Wartstein wrote: ↑Sat Mar 06, 2021 11:06 am
benben wrote: ↑Sat Mar 06, 2021 8:02 am
I love guns, I love knives, and honestly the banner just looked normal to me. But...because of this thread I really like it a lot more now!
No offense Wartstein, I pray daily that this Country never turns into a Germany, I’m worried!
All fine, You can´t offend me here anyway, my friend! :)
I am just describing how things are here where I live, I don´t give a personal opinion at all (btw I live in Austria, not in Germany. But concerning guns Austria is pretty much the same as Germany, while we in Austria have vastly better knife laws (we can carry any knife we like, while Germany has crazy restrictions imho).
And if your country suddenly turned into Germany concerning guns, that sure would be hard for you!
BUT: If you had been growing up and lived all your life here: You´d 100% have no problem with the situation. Just since NO ONE does.
Guns are just not part of society or everyday life, you would have never seen a Civilian carrying a gun, there would be no discussions about guns at all, but a total consensus, no one would even want to carry a gun, there would be practically no gun violence and no perceived need to protect oneself with a gun. IF you saw a normal guy carrying a gun this would be almost as weird as he´d carry a two handed sword or a bikini top.

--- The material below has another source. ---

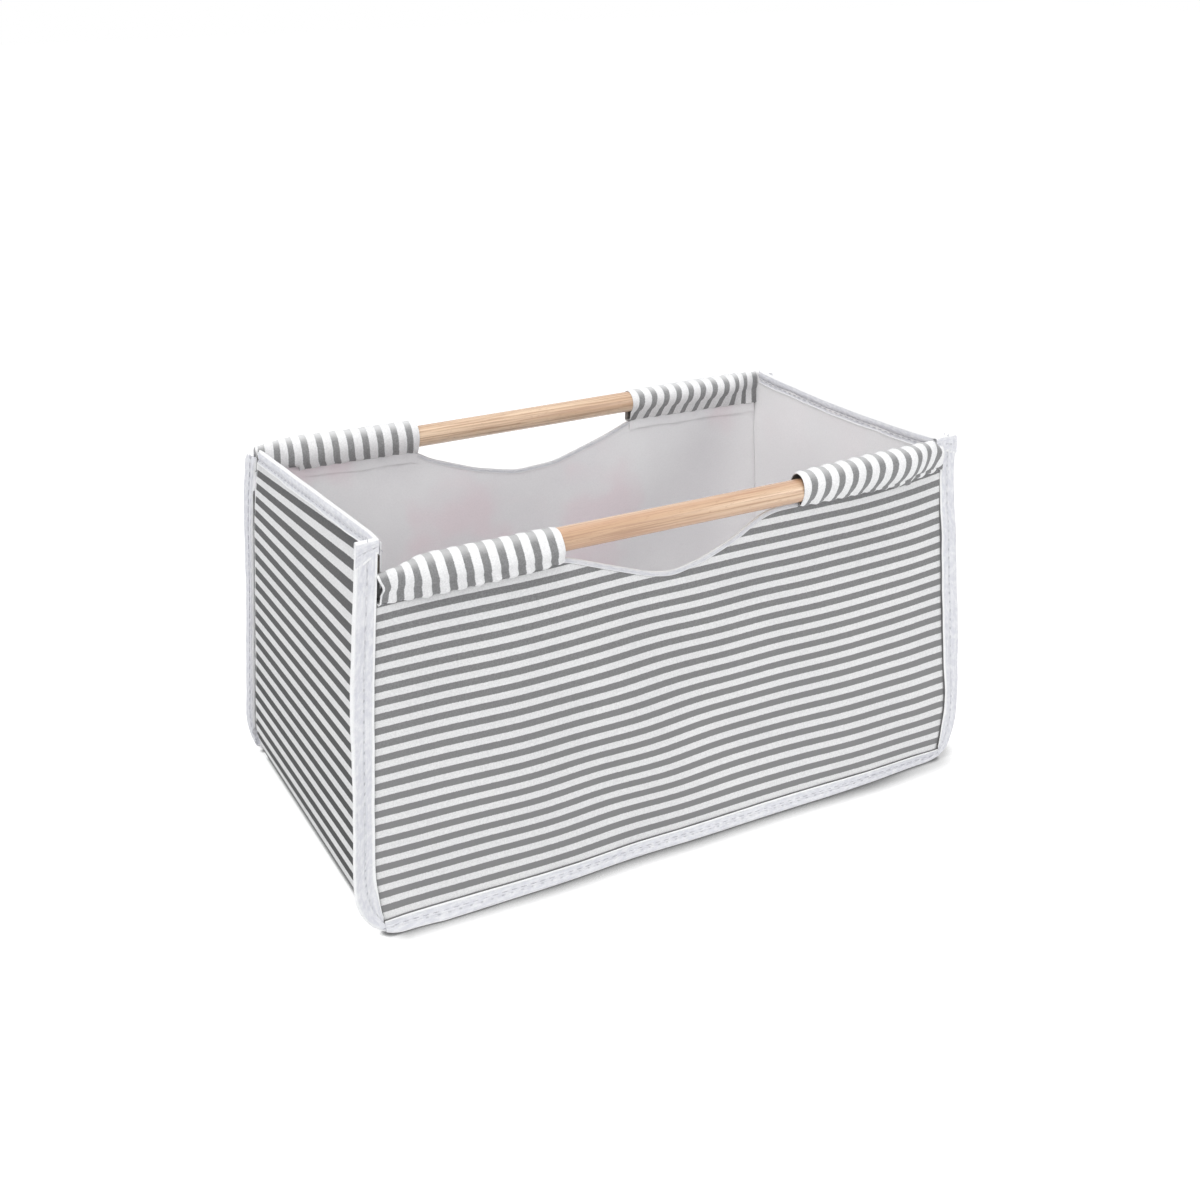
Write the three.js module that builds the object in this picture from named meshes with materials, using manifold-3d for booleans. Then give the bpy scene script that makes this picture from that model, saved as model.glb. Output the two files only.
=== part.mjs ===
// A soft open-top storage box: striped cloth outside, pale lining inside, seams bound with white tape,
// stiff boards in the two ends and on the floor, and a round wooden dowel along each long top edge,
// held in two striped sleeves, above a dip that the fingers go through.
// Millimetres, +Z up. X runs along the box, the front panel is at -Y, and the origin is on the floor
// at the middle of the box.
import * as THREE from "three";
import { mergeVertices } from "three/addons/utils/BufferGeometryUtils.js";
import Module from "manifold-3d";

const wasm = await Module();
wasm.setup();

// Driving dimensions of the box.
const bodyLength = 384; // over the outer faces of the two ends
const bodyWidth = 206; // over the outer faces of the front and back panels, at their top edges
const panelHeight = 194; // floor to the top edge of the front and back panels
const bendRadius = 17; // outer radius where an end bends under into the bottom
const footSpread = 12; // how far each long wall stands out at the floor, past its top edge
const spreadTop = 170; // height below which the long walls stand out
const spreadPower = 1.3; // how the spread dies out: 1 is a straight slope, more is a curve

// Cloth, tape and board.
const outerCloth = 0.8;
const liningCloth = 0.6;
const tapeCloth = 0.6;
const sleeveCloth = 0.8;
const coverCloth = 0.6;
const endBoard = 2.0;
const baseBoard = 2.5;
const layerGap = 0.3; // between two layers that touch on the real box

// Seam tapes.
const tapeWidth = 12; // of one leg; the corner seams stand out from the ends by as much
const endTapeHeight = 8; // of the legs that hang over the top edges of the ends
const finRadius = 29; // bottom corners of the front and back panels, over the tape
const bottomTapeHeight = 11;
const bottomTapeStart = 5; // how far inside the end faces the corner tapes stop and the bottom tapes start
const floorSeam = 0.5; // the bottom seam's edge, below the floor cloth
const tapeLean = 40; // below this height the corner tapes lean in, towards the bottom tapes
const bandHeight = 8; // inside tape below each sleeve
const bindingHeight = 3; // edging of the dip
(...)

This is what I try to transport here:
For Americans the whole "gun thing" is so vastly more important than where I live, there is so much more controversy and political discussion about this in the US, a person might even be defined to some degree (politically or even generally) what they think about guns... while here it just IS NOT a thing at all. And the depth of this difference just can´t be fully grasped often times by Europeans as well as by Americans:
- If an European says he is against gun carry: An American might automatically react like he would if a fellow American says this. But it is NOT the same: In the US there is a discussion and huge controversy here, people actually
take a side when pro or anti gun. In Europe being "against" gun carry is actually not really "against". It is no "choice", no "taking a side". It is just natural and what almost everyone thinks here.
Vice versa an European might think (again, NOT ME!
)that it is really weird that so many US people do and want to carry guns. Just cause many just "learned" from child on that (in Europe!) only rather weird people DO carry guns...
I think a lot of our modern differences in attitude has to do with the last few centuries of history.
UK, Germany, France, Austria, Spain, Sweden etc. have history going back thousands of years. There were established civilizations prior to the Romans. Urban developments have been around for centuries, sometimes longer. London alone was established by the Romans about two thousand years ago, and remains of settlements up to 7,000 years old have been found along the River Thames.
In the US we basically destroyed everything that was built prior to the 16th century, and its rare to come across a building over 100 years old. There are a few token sites leftover from Native Americans, like
the cliff dwellings and
Serpent Mound, but we don't have the castles, roman ruins, and 300-1100 year old churches like Europe does.
Many countries in Europe have had large urbanized areas developed for thousands of years, while in the US many of our large cities simply did not exist 100-200 years ago.
The westward expansion into the US frontier, the conflicts with Natives, the reliance on hunting for survival in the earlier days of our country and the rebellion against English rule meant our nation had a severe reliance on arms during its formative years.
To this day we have large swathes of rural areas where hunting is still a popular past time and a means of providing for ones family, where police response times are 30-70 minutes in good weather so you're responsible for your own defense, and things like bears and mountain lions and wild boar may pose a danger to you and yours.
So even in 2021 there are still good reasons for many US citizens to own arms outside of the scope of hypothetical revolt against a tyrannical government.
Another thing that might be easy to miss is not only does my country have more guns than people in it, estimates put us at multiple guns per every human in the USA. there simply is no way you can one day decide guns are banned and it will work. Countless people will resist, or bury their guns, or to pay homage to an old meme, "lose them in a boating accident."
Imagine trying to outlaw guns if you had three guns in your country for every citizen that lived there.....excluding military and police weapons.
Do guns have a role in keeping a modern democratic state in check? Maybe, maybe not. Its interesting to me how strongly some people in my country feel the answer is yes, and how strongly some people in European countries feel the answer is no.